All agents of the university who wish to access the WoS dataset stored on IUNI’s data enclave.
IUNI has entered into a contract with Thomson Reuters (Scientific) LLC to receive a copy of the ‘Web of Science’ (WoS) dataset which contains over fifty-six million records documenting scholarly research from the end of the nineteenth century up to and including 2013. IUNI has been tasked with making this data accessible while simultaneously protecting the proprietary nature of the dataset and honoring the agreement with Thomson Reuters (Scientific) LLC. To this end, the data will be stored on a discrete enclave on a dedicated Data Intensive Node within the Karst computing cluster where access can be managed. This document describes the rules Indiana University employees must follow in order to access the WoS dataset.
The data is accessible via three distinct modes all of which are available on the
- Raw XML data
- A relational PostgreSQL database created by parsing the raw XML data
- A browser based GUI to be developed within the enclave
Reason for Policy
IUNI wants to make the ‘Web of Science’ (WoS) data, purchased from Thomson Reuters (Scientific) LLC available to all eligible employees (as defined in DM-01) while adhering to the terms and conditions of the agreement with Thomson Reuters (Scientific) LLC (Scientific) LLC.
In consultation with the Research Data Steward, the dataset has been categorized as ‘Restricted’ as defined by DM-01. The protection of this proprietary data is a key priority for the institute and any violation may result in a termination of the contract with Thomson Reuters (Scientific) LLC; resulting in significant challenges for research using publication data throughout the University.
The goal of the data access policy is to maximize accessibility while simultaneously ensuring adequate controls over the data and remaining in compliance with the Thomson Reuters (Scientific) LLC’s licensing agreement.

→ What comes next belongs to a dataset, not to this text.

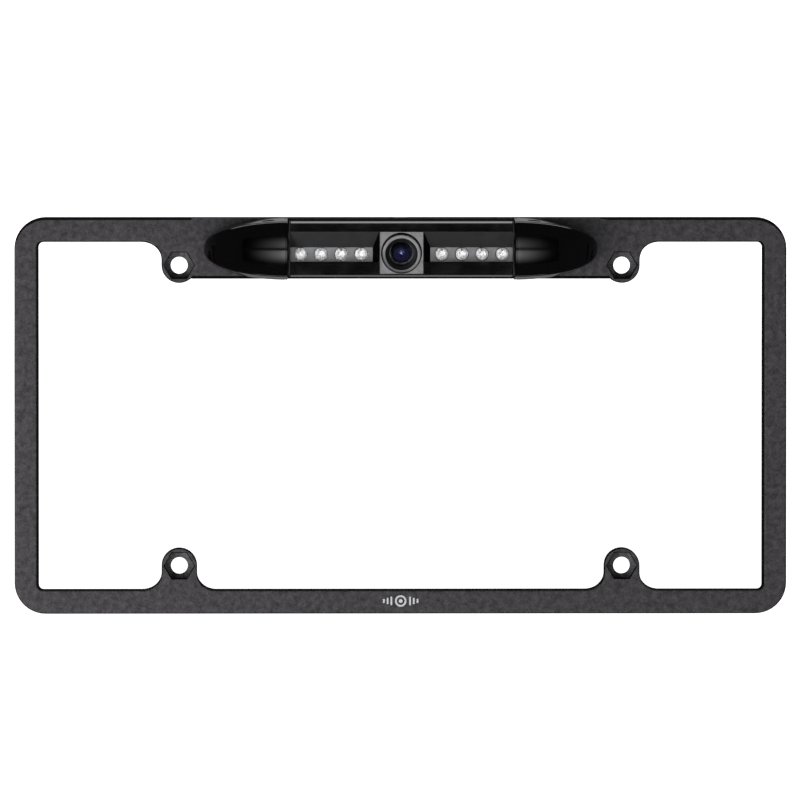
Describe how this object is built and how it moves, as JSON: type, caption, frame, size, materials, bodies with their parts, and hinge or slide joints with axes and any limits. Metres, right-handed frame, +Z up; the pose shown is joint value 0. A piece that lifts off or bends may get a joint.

The data enclave will be accessible for all eligible employees of Indiana University (as defined in DM-01). Except where there is a compelling reason not to do so, it is the intention of IUNI to approve all applications from individuals who meet these criteria and who also complete the actions required to comply with this policy.
Students who are not employed by the University are not permitted to access or work with the data.
The Office of the Vice-President and General Counsel has final authority regarding interpretation of the license agreement and whether the proposed uses of the data comport with the agreement.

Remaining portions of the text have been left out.